How Porous Concrete Leads to Rusty Rebar—and Structural Failure
The Corrosion Cascade
Concrete is supposed to protect steel reinforcing bars (rebar) by creating a high-pH alkaline environment that forms a passive oxide layer on the steel, preventing corrosion. But when concrete is porous and permeable, this protective system breaks down:
Step 1: Water and Chlorides Penetrate
Rain, groundwater, de-icing salts, or salt spray penetrate through pores and microcracks in the concrete
Chloride ions from these sources travel through the concrete matrix toward the embedded steel
Step 2: Corrosion Begins
Chlorides reach the rebar surface and break down the passive oxide layer
Steel begins to rust (oxidize), expanding in volume by 2–6 times as it converts from metallic iron to iron oxide (rust)
Step 3: Concrete Cracks and Spalls
Expanding rust exerts tremendous pressure on surrounding concrete
Concrete cracks radially from the rebar
Pieces of concrete break away (spalling), exposing more steel to moisture and accelerating corrosion
Step 4: Structural Compromise
Loss of rebar cross-section reduces load-bearing capacity
Loss of bond between steel and concrete compromises structural integrity
In severe cases, catastrophic failure can occur
How Natural Pozzolan Breaks the Cycle:
Natural pozzolan dramatically reduces concrete permeability through its pozzolanic reaction, which:
Fills capillary pores** with calcium-silicate-hydrate (C-S-H) gel, the primary binding phase in concrete
Reduces pore connectivity, making it much harder for water and chlorides to migrate through the concrete
Increases electrical resistivity, slowing the electrochemical corrosion process
Extends the time to corrosion initiation by years or decades, giving structures much longer service lives
Research shows that concrete with 30% natural pozzolan replacement can achieve:
40–60% decrease in water penetration
Significantly reduced chloride ingress compared to OPC-only concrete
Enhanced resistance to sulfate attack, ASR, and freeze-thaw cycles
By making concrete less porous, natural pozzolan protects the steel inside—which protects the structure for decades longer.
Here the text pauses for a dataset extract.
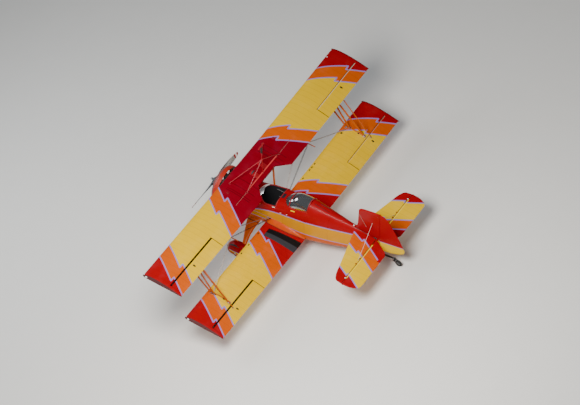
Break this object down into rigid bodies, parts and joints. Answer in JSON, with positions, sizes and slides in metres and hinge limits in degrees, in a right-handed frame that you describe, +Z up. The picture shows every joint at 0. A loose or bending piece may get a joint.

Real-World Stories: The Hidden Costs of Concrete Failure
Story 1: The Navy Pier That Rusted from Within
The Problem:
A coastal naval pier was built with a conventional OPC concrete mix, lightly modified but without robust SCM content. Within 10–15 years:
Salt spray and tidal wetting drove chlorides through the concrete cover, corroding rebar and causing spalling
Cracking appeared on the soffit and beams; chunks of concrete began falling
Safety inspections triggered emergency closures and mission disruptions
The Costs:
Direct expenses:
Mobilization of specialized marine contractors, barges, and cranes: $500K–$1M+
Demolition of deteriorated beams and deck sections: $750K–$2M
Complex rebar replacement, cathodic protection installation, and high-performance repair mortars: $2M–$5M
Engineering, inspection, and project management: $300K–$500K
Indirect costs:
Lost operational time for ships and helicopters using the pier: millions in mission delays
Rescheduled deployments and training exercises
Reputational impact and loss of operational readiness
Total repair cost for a single pier structure: $4M–$10M+
The Alternative:
Specifying a natural pozzolan concrete with 30% SCM replacement would have:
Cost an additional ~$50–$100 per cubic yard in materials (roughly $50K–$200K total for the original pour)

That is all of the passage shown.